# Sprite Valley Railroad, first phase.



## Huh? What? (Jun 20, 2017)

Got most of the loop roughed in. Just waiting on the mailman to bring a package of track to finish up. Eventually, this will all be on pavers laid into the ground. Right now, I'm going to put in some temporary ballast.






















Did run into an unexpected rock outcropping in the way of the planned track route. Thought we might have to dynamite it. Fortunately, I was able to pick it up and move it...
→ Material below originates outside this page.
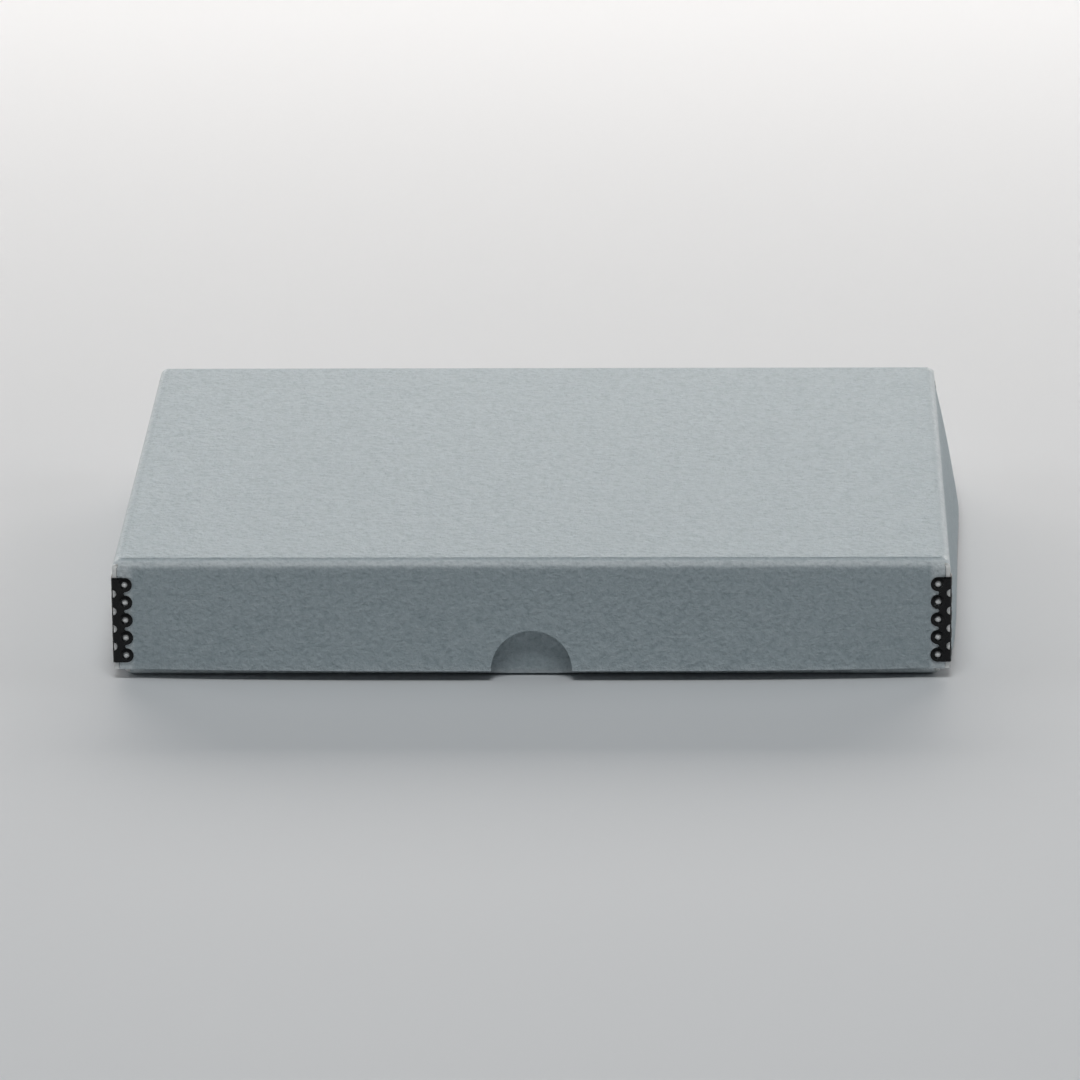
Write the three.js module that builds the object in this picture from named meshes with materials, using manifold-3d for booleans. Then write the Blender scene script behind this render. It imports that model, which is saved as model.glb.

Gap in the track waiting on the mailman.


----------



## s-4 (Jan 2, 2008)

Looks cool HW 
What do you plan to run for trains? The S-turns you have will surely add some fun and interest to the layout. I found that placing a straight piece between opposing curves helps to reduce binding and gear wear in use.
-Rocky C


----------



## Huh? What? (Jun 20, 2017)

I'll be running mostly small, narrow gauge stuff. I have an 0-6-0 right now, and am going to pick up an LGB 0-4-0T porter. Before I do any big stuff, I'll set up a larger layout with larger curves around the rest of the yard.


----------



## Dan Pierce (Jan 2, 2008)

Make sure you have at least 1 foot straights in those S curves, and 2 foot if possible.


----------



## Totalwrecker (Feb 26, 2009)

I was going to offer some Black Powder to keep your blasting era sensitive... but you spoiled my fun!
The worse S curve is from the main to a passing siding, avoid backing through those curves.
John


----------